Wednesday, March 5, 2008

Nonprofits Want to Bid on own Bonds

Soaring debt costs due to the massive failure of the auction-rate securities in the last month have driven hospitals and nonprofits to seek permission from the SEC to bid on their own bonds.

The idea is to allow hospitals, universities, nonprofits, and government agencies a way to avoid interest rates driven up by the global credit crunch by participating in auctions that set rates on their own securities. When auctions fail, many reset at interest rates as high as 20 percent and create millions of dollars in extra borrowing costs.

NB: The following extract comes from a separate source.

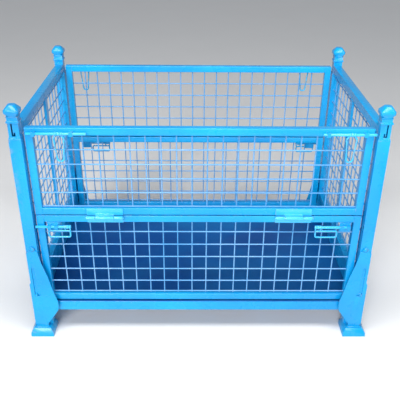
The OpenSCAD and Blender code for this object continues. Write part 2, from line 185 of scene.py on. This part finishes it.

Anne Phillips Ogilby, a Ropes & Gray attorney representing 14 hospitals such as Beth Israel, Dana-Farber Cancer Institute, and UMass Memorial Medical Center, estimates that one of the hospitals she represents would have to eliminate more than 250 full-time equivalent nurses to compensate for rising costs.

Hospitals and their allies in Congress are asking the SEC to allow institutions to bid on their own securities in such situations without raising concerns they are manipulating markets. Such bids would allow the institutions to avoid the highest rates that kick in when auctions fail, without the expense of retiring or refinancing the entire borrowing.

Most of the hospitals are among more than a dozen Massachusetts institutions that in recent years borrowed money at variable rates to lower costs, and purchased bond insurance to make the debt more attractive to investors. But many of these insurers have come under scrutiny recently for the subprime mortgages they held in their portfolios, scaring off many wealthy investors who previously bid at the auctions.

So far, SEC actions are unclear. Hypothetically, allowing borrowers to bid on their own bonds could give them the chance to drive down interest rates artificially, which is why the SEC has frowned on the practice in the past. Unlike share repurchases by companies, bond issuers’ options usually are more limited by original offering documents.

The SEC is also weighing a separate suggestion from a trade group, the Securities Industry and Financial Markets Association, that the commission not object if issuers bid on their own securities such as those that had failed to sell at auction, effectively reducing their interest rates or canceling the securities altogether.